Are These Startups The Future of Food Tech?

Are These Startups The Future of Food Tech?

Cheap and accurate weather forecasting and indoor LED farms were just some of the offerings at the Nobel Week Dialogue in Stockholm

Wednesday 21 December 2016 11.06 GMT

he ability to forecast tomorrow’s weather is something farmers have at their fingertips in many parts of the world, but in some regions weather forecasting is much trickier.

“In the tropics, weather processes are faster and up to a thousand times smaller than up here,” says Liisa Petrykowska, managing director of Ignitia, a Stockholm-based startup. “The weather forecasting systems developed by western governments haven’t focused on the tropics.”
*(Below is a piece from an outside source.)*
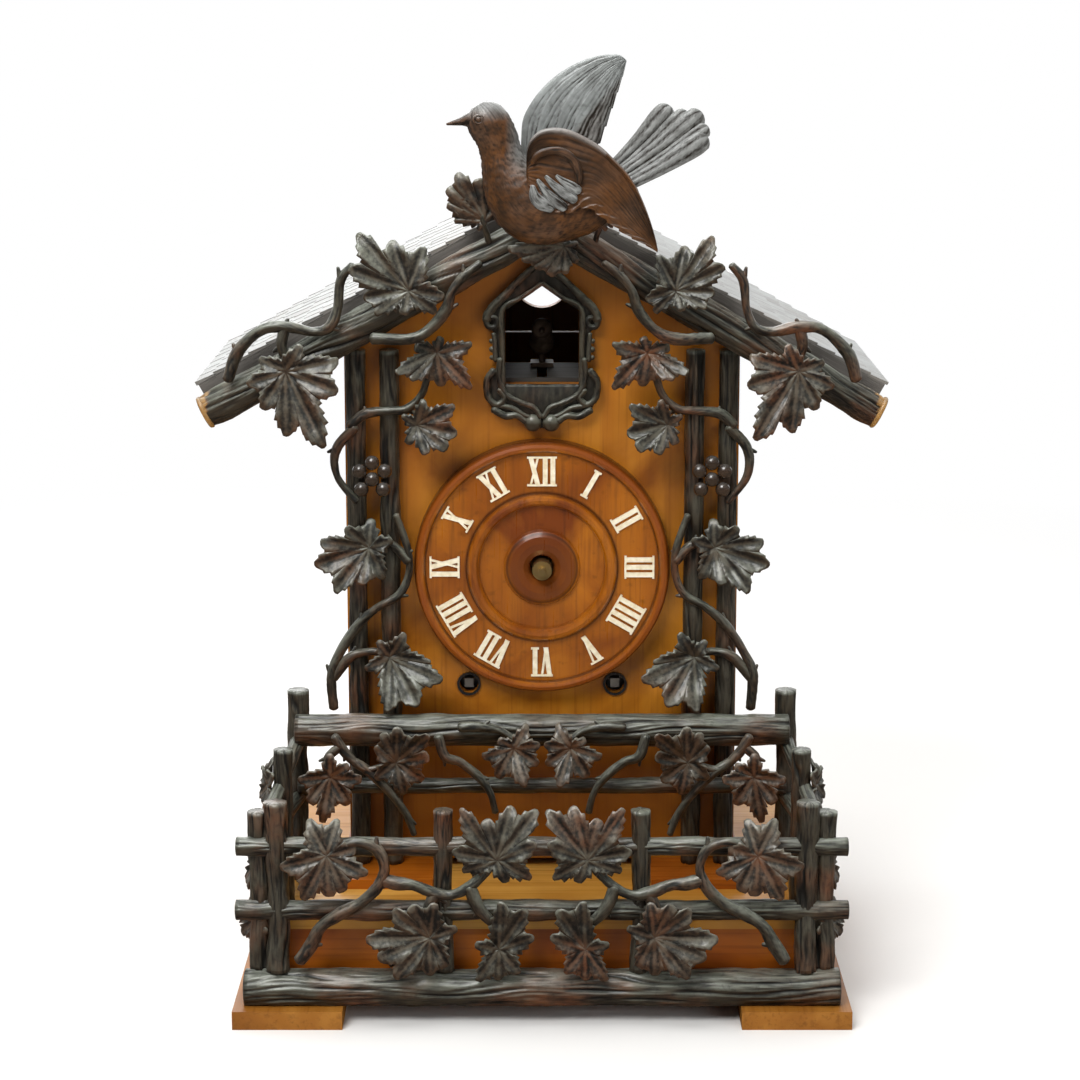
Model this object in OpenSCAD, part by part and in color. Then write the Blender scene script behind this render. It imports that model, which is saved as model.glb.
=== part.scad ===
// Cuckoo mantel clock: a pitched-roof case on a fenced yard, with its movement inside.
// The frame: X to the right of the dial, Y to the back, Z up, origin under the middle of the base.

/* [Base] */
// Length of each foot batten, front to back
foot_len = 292; // [270:1:310]
// Width of each foot batten
foot_w = 64; // [40:1:80]
// Thickness of the foot battens
foot_t = 11; // [6:0.5:16]
// Width of the base box
base_w = 332; // [310:1:350]
// Height of the base box between battens and deck
base_h = 40; // [30:1:60]
// Thickness of the base boards and the deck
base_t = 8; // [6:0.5:12]
// Thickness of the two blocks under the case
block_t = 6; // [4:0.5:10]
// Width of each block under the case
block_w = 56; // [40:1:70]
// How far the blocks stand out in front of the case
block_out = 43; // [20:1:50]

/* [Case] */
// Width of the case
case_w = 236; // [220:1:250]
// Depth of the case
case_d = 160; // [150:1:170]
// Distance from the back of the case to the back ends of the battens
case_back_gap = 10; // [6:0.5:16]
// Thickness of the case's front board
front_t = 8; // [6:0.5:10]
// Thickness of the side boards and the back door
side_t = 10; // [8:0.5:12]
// Height of the back gable board at its ends, above the back door
gable_end_h = 30; // [24:1:48]
// Gap round the back door
door_gap = 1; // [0.6:0.1:2]
// Radius of the sound hole in the back gable
sound_r = 18; // [10:0.5:24]
// Radius of the pillar logs on the case front
pillar_r = 6; // [4:0.25:7]
// Depth of the pillar logs in front of the case
pillar_d = 14; // [11:0.5:16]

/* [Roof] */
// Height of the bargeboards' centre line where they meet
roof_top = 457; // [450:1:470]
// Slope of the roof in degrees
roof_pitch = 29; // [27:0.5:31]
// Width of the bargeboards, square to the slope
barge_w = 21; // [16:0.5:24]
// Thickness of the bargeboards, front to back
barge_t = 14; // [10:0.5:18]
// Half width of the roof at the shingle ends
roof_half = 206; // [196:1:212]
// How far the roof stands out in front of the case
roof_out = 30; // [20:1:36]
// Thickness of the roof boards
roof_t = 11; // [8:0.5:14]
// Length of shingle left bare on each course
course = 12; // [9:0.5:18]
// Step at the end of each course
course_step = 2.4; // [1:0.2:3]

/* [Dial] */
// Height of the dial's centre
dial_z = 250.6; // [245:0.1:256]
// Radius of the dial
dial_r = 77; // [70:0.5:79]
// Thickness of the dial board
dial_t = 9; // [7:0.5:11]
// Height of the mouldings above the dial board
moulding = 5; // [3:0.25:6]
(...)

Existing next-day forecasts are accurate less than half the time, she says, making them next-to-useless for farmers. Ignitia has built its own atmospheric models to deliver forecasts that are right up to 85% of the time, and sends them out as simple text messages costing just 4 cents (2p) a day.

“Many farmers were sceptical at first,” says Petrykowska, “But we quickly built up trust. Now 90% of Ghanaian farmers who receive them say the forecasts have helped them to make the correct decisions about planting, sowing, spraying and transportation.”

Indoor LED farms

Ignitia was one of a number of food tech startups that gathered in Stockholm last week for the Future of Food, an event organised by the Nobel Foundation. The startups believe applying technologies such as machine learning, advanced materials and open-source practices can revolutionise food production.

“What happens in the next 50 years will determine what happens to society over the next 10,000,” Johan Rockström, professor of environmental science at Stockholm University, told the conference. “Food is the deciding factor. Food is the primary cause behind loss of diversity, the largest user of fresh water, and is responsible for 30% of all greenhouse gas emissions. If we get it right on food, we are likely to get it right for planet Earth.”

Caleb Harper, director of Open Agriculture at the Massachusetts Institute of Technology, thinks sensor-controlled hydroponic and aeroponic growing systems are part of the answer. “We are slaves to climate in agriculture. But what if we could give every country access to good weather?” he said.

In his lab, plants grow under LED lights and the watchful gaze of dozens of sensors – collecting more than 3m data points for every plant. Harper claims his crops grow five times faster than they would outdoors, and need 90% less water while doing so. Everything his lab discovers is then made freely available through open source hardware and software websites. “The open food movement gives access to biology, in the same way that HTML gave us access to the internet,” says Harper.

Fish farms and reuseable chill bags

 

Aside from weather, another big topic at the event was the shift away from raising animals for meat, which is responsible for a disproportionate share of the land, water and energy used in food production. “Americans eat four times as much beef as all seafood combined, but aquaculture is emerging as a possible solution,” says Peter Tyedmers of Dalhousie University in Canada.

He has been evaluating new, floating semi-closed fish farming tanksthat can recycle fish waste as fertiliser and avoid contaminating nearby water systems. One drawback is that they need more energy than traditional open-water farms, meaning they might increase carbon emissions even as they reduce pollution.

Tyedmers also warns that fish food should be sourced from low-impact agricultural crops rather than other marine organisms. “Aquaculture is not a panacea but it can be a key wedge in moving away from land-fed livestock to the sea,” he says.

Food technology is also giving us solutions at home. As more people use online grocery or meal services, there has been a growing demand for refrigerated lorries, together with expensive Styrofoam boxes and gel packs to keep food hot or cold on that last mile.

The Food Climate Research Network estimates around half a percent of the UK’s greenhouse gas emissions come from mobile refrigeration units moving chilled food around the country. iFoodbag, another Stockholm startup, aims to replace traditional delivery methods with reusable, recyclable bags made from laminated paper.

The bag can keep chilled groceries from becoming dangerously warm for around five hours, which its makers think is long enough to use a normal van (or presumably a drone, in the future) for delivery. Adding a frozen gel pack extends the time to eight hours, and the bag can be reused up to seven times.